By Oumie Bojang
In a bid to improve the health care infrastructure in the country, Trust Bank Limited Tuesday donated medical equipment to worth over 250,000 dalasis to the Edward Francis Small Teaching Hospital (EFSTH) in Banjul.
The Gambian owned bank donated items such as heparine injections and erythropoietin tablets for patients with end-stage renal disease
Njilan Senghore, the managing director of TBL, gave a genesis of the bank’s relationship with the EFSTH, saying it dates to when the bank first identified a neglected TB referral treatment centre. The bank took up the challenge to refurbish the treatment centre, Ms Senghore added.
On the donation, Mr Senghore said it is for the hospital’s dialysis unit: “Our intervention in this department came about when in 2016 a beloved member of our staff was diagnosed with chronic renal failure. We witnessed first-hand the devastating effects the diagnosis brought onto him, his family and all of us at the bank. Unfortunately, we lost him in 2019.”
She said the donation was in the memory of that colleague: “I’m sure we all know that the kidney plays an important role in human body and is essential for normal functioning of the human system,” she remarked.
Ms Senghore went on to highlight that The Gambia is plague by limited resources for the management of end-stage renal disease. “Trust Bank is clearly a profit-making business, however, we understand that our economic activities must ultimately serve the interests of our society, in tangible and meaningful ways.

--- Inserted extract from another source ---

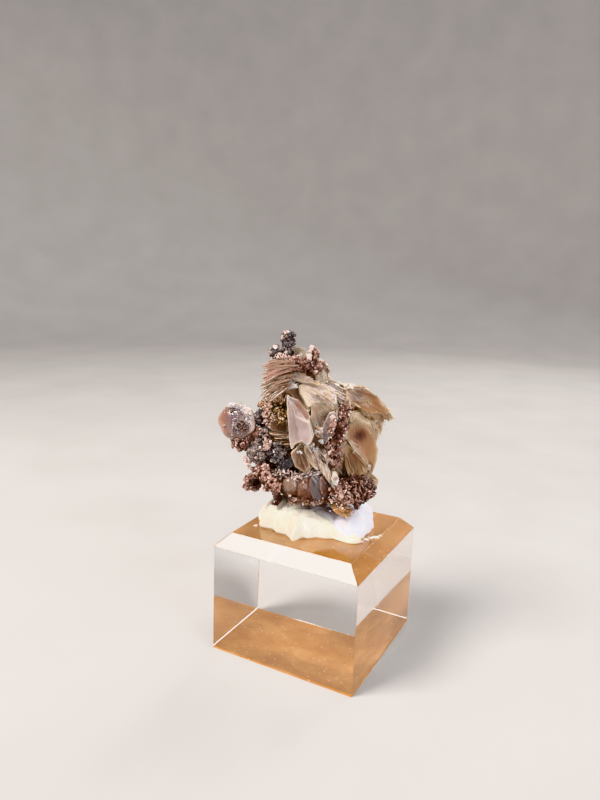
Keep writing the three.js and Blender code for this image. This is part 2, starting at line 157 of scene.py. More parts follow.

Over the past weeks we have donated a total of D1M to the health sector to demonstrate our commitment to saving the lives of Gambians by equipping our hospitals.”
Nephrologist, Dr Lamin S Sima, expressed delight in receiving the medicaments for his unit.
He said the erythropoietin “helps in blood transfusion while the heparine helps to prevent blood clot”.
Dr Emmanuel Effa, consultant physician and kidney disease specialist, reiterated the significance of the donated items.
“We have about 100 patients on chronic dialysis at the (EFSTH), plus those that come in with acute kidney failure.
They require special heparine for their dialysis and those on chronic dialysis require erythropoietin to keep their blood at optimal level for good quality of life while they come for treatment,” he said.
Professor Ousman Nyan, the CMD of the hospital, appealed for support for the other units of the main referral hospital.
Mamima Sambou, head nurse, was among the speakers.